The doc’s opening minutes are spent establishing that Biggie will get to be the star of his own posthumous movie this time, thanks to the fact that his lifelong friend Damion “D-Roc” Butler (a co-producer on the film) kept a primitive video camera rolling all the time once it looked like this rap thing might work out for the future star and his coterie of neighborhood buddies. Butler did capture some good footage back in the day, particularly a street rap battle in enemy territory in which a nascent Biggie is seen schooling a challenger, a moment that’s recalled as a turning point toward greater dominance to come.

But Wallace had a certain opacity on camera that he never had on record, describing himself as “still shy — I’m a quiet dude, man” — just your regular introvert openly grasping for riches, fame and to become the most outsize personality in an art form based on braggadocio. There are also unspoken limitations to Butler’s and Wallace’s fetish for running through reams of VHS tapes; much of the midsection of the movie is devoted to the future superstar’s side hustle as a teen crack dealer, when the cameras definitely weren’t turned on.

So director Emmett Malloy makes liberal use of his film’s best asset: interviews with the childhood pals who were there for both the drug-dealing and rhyme-peeling days, some of whom seem to have done a lot of the maturing that Wallace never got to, one or two of whom still seem a little shady.
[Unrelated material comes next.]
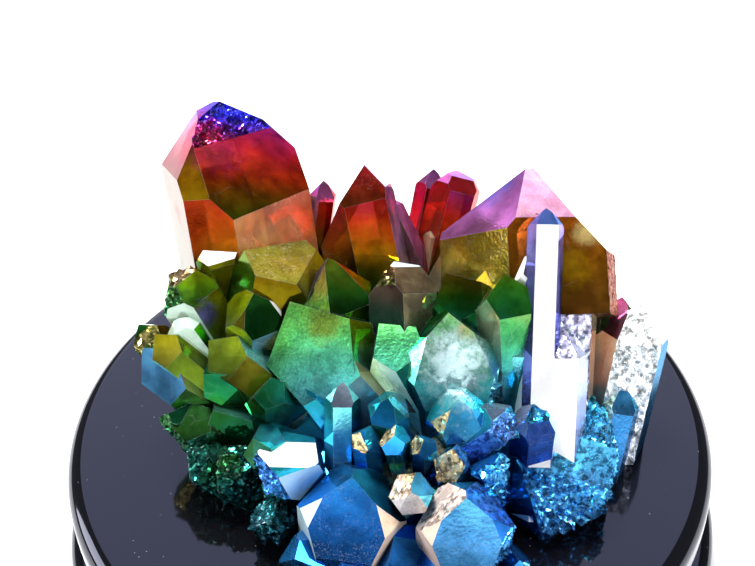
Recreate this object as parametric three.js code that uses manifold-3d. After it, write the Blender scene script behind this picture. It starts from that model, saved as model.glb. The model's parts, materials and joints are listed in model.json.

Malloy (whose previous credits include the “Tribes of Palos Verdes” feature, a White Stripes concert film and a number of Vampire Weekend videos) has the good sense not to bring in any celebrity testimonials — unless Biggie’s mentor, Combs, and (briefly) his wife, Faith Evans, count — favoring peers, inspirations and enablers, including his first producer.

“I Got a Story to Tell” pays some attention to the actual musical intricacies and merits of hip-hop, and there’s an utterly thrilling scene where Harrison explains how young Biggie had an instinct to take the instrumental bebop rhythms he absorbed and incorporate them into his vocal cadences — with Malloy setting one of his signature raps against a video of a Max Roach drum solo.

The film also does a solid job of establishing how Biggie was different from some of the rap stars that came immediately before him — not sexy like LL Cool J or political like KRS-One, but helping to introduce a strain of realistic, cinematic street hedonism. You could appreciate the brilliance of his sophisticated rhyme schemes and flow even if the “Scarface” fantasies of his music videos seemed like something he would have outgrown. Looking for a redemptive element at the end of his 24-year life, the movie positions the second and final album he completed, “Life After Death,” as a more positive effort after his darker, star-making debut,  “Ready to Die,” although that really seems more down to his reincorporating the good-time aspects of his first single, “Party and Bullshit,” than suddenly developing a social consciousness.

Hip-hop historians may also detect some spin in the movie’s short, obligatory final stretch as, without going into any details or conspiracy theories, Tupac is portrayed as a feisty aggressor and Biggie something more like a peace-seeking pussycat. “This story doesn’t have to have a tragic ending,” Combs vows at the movie’s outset — but, actually, yeah, it kind of does, no matter how many beautiful Brooklyn murals there are to burnish Biggie’s legacy almost a quarter-century later. The movie clearly means to venerate Wallace at the end, but can’t find the perfect words for explain what all those paint jobs mean, beyond extolling that in a borough of minuscule expectations, he became big.

Fortunately, “I Got a Story to Tell” bears a life force that looms even larger than Wallace’s — that of his Jamaican-born “moms,” Voletta, who has so much star presence that even Angela Bassett couldn’t quite do justice to it when she played her in the 2009 movie. Voletta’s charm is undiminished even when she’s uttering a rare profanity at the memory of having mistaken her son’s precious, sun-burnished crack stash for hardening mashed potatoes, which she threw out. With her son still hiding in plain sight a little bit, even amid that aggressive wealth of words and all that vintage VHS footage, it’s really up to a notorious M.O.M. to carry the movie.